So if you follow my blog at all you know I am currently working on a beanie for my husband and I have had to rip that sucker out three different times. And I’m just about out of patience for that piece of work. Which had me thinking, where the heck did the term Frogging come from… And why Frogging? And then I thought he isn’t going to notice those stupid stitches not lining up on that beanie because all he care’s about is that I made him a beanie with my own two hands and love in ever stitch (fill free to laugh here) and he can wear it after they cart me off to the crazy house because all the k1, p2’s don’t line up exactly right. (*bounce’s head off desk)
But seriously why Frogging?
Until I became a knitter if someone told me I had to frog my work I would have looked at them sympathetically because I would have thought them slightly off, if not infected with some odd disease by which you need serious help. Then turned and walked away shaking my head to find someone to help me with my knitting.
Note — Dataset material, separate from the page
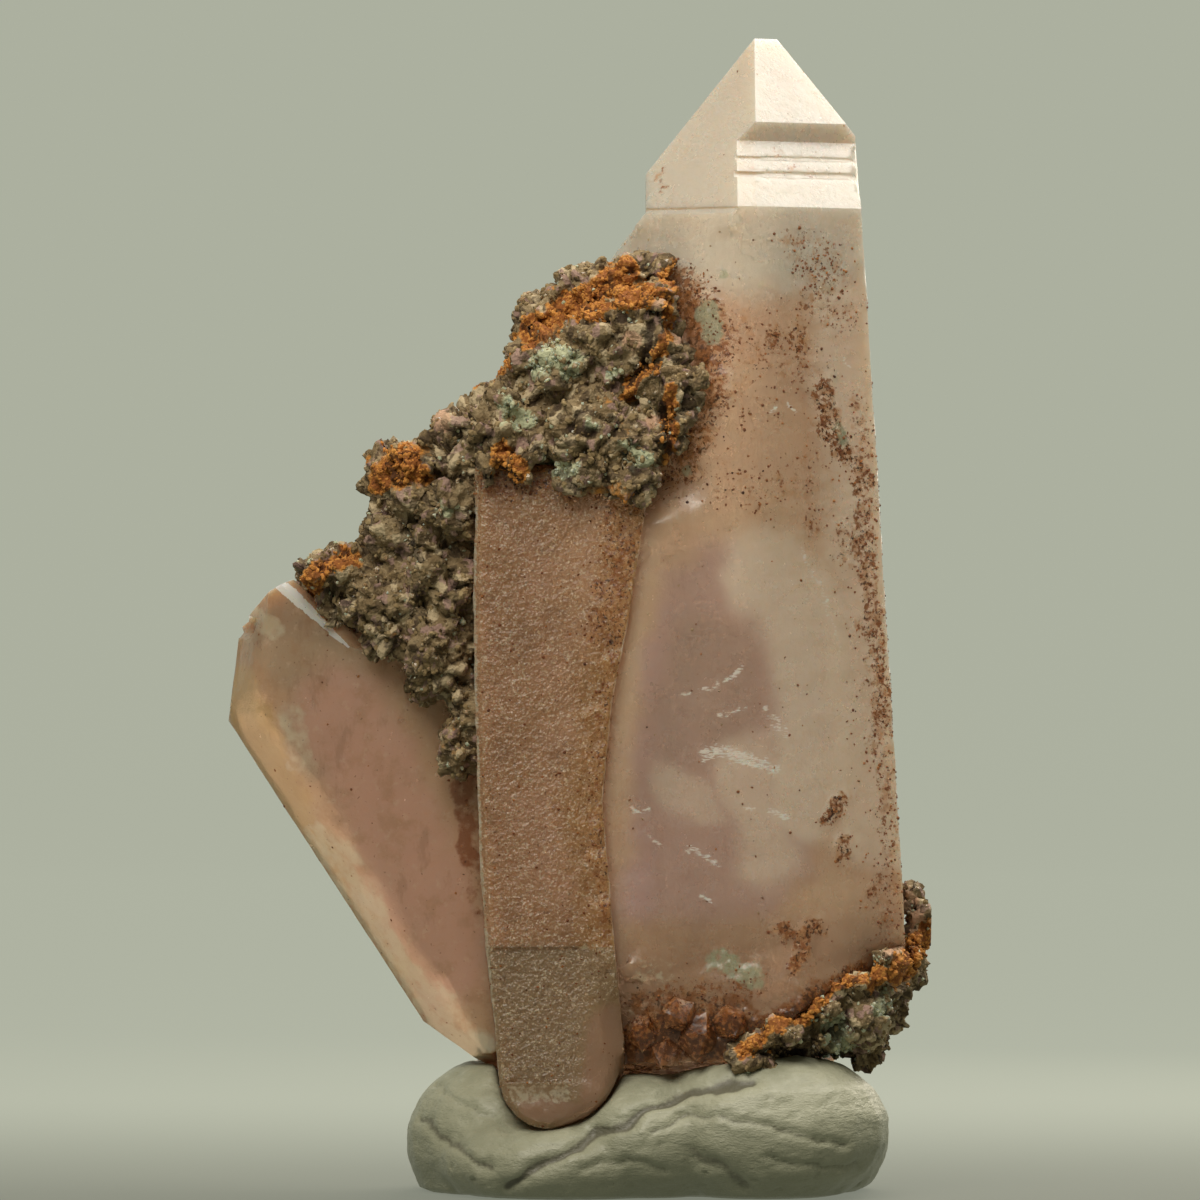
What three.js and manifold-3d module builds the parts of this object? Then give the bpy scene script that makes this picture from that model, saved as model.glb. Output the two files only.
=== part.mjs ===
// Skeletal amethyst: a pointed quartz crystal with a slender one grown on its front, a leaning
// crystal beside them and two patches of host rock, stood in a kneaded pad of putty.
// Millimetres, +Z up, front towards -Y, origin under the middle of the pad.

import * as THREE from 'three';
import { ConvexGeometry } from 'three/addons/geometries/ConvexGeometry.js';
import { ImprovedNoise } from 'three/addons/math/ImprovedNoise.js';
import { mergeVertices } from 'three/addons/utils/BufferGeometryUtils.js';
import Module from 'manifold-3d';

// Gap kept between neighbouring pieces
const GAP = 0.3;

// Elevation of the normal of a quartz pyramid face above the prism's horizontal
const PYRAMID = 38.2;

// Main crystal: the short ridge at its point, then the sizes of its steps and prism
const TIP_LEFT = [8.8, 0.7, 58.25];
const TIP_RIGHT = [9.95, 1.36, 58.25];
const PRISM_TAPER = 2.5;
const RIGHT_TAPER = 3.4;
const FRONT_STEP_TOP = 53.85;
const FRONT_STEP_DEPTH = 0.95;
const LEFT_STEP_X = 3.3;
const LEFT_STEP_DEPTH = 1.56;
const PYRAMID_FOOT_RIGHT = 49.5;
const PYRAMID_FOOT_LEFT = 49.15;
const PRISM_RIGHT_X = 14.1;
const PRISM_LEFT_X = -1.5;
const PRISM_BACK_EDGE = [8.2, 5.9, 50];
const FRONT_FACET_Y = -7.15;
const FOOT_FRONT_Z = 7.0;
const FOOT_Z = 5.8;
const FOOT_TILT = 72;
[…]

But someone was nice enough to clue me in and explain what Frogging meant and I had a nice little giggle at my own expense.
If your new to knitting let me clue you into what frogging is as I had to find out the hard way. According to the internet: In the knitting world frogs say “rip it, rip it.” lol. Also the term frogging gives the impression of a rather exuberant ripping out of knitted stiches and when ripping out your knitting it can some times make the same sound as a frog.
Who would have known? I wouldn’t have until someone told me. I mean I saw it on Ravelry and thought that’s an odd selection.
But now I know, and now you know. And the world is a better place because the information has been passed down. Share, because you’ve frogged your work before whether you want to admit it or not. The best of us has, the worst of us have. We will, we do. It’s just part of knitting.
So go forth and knit my friends and frog away.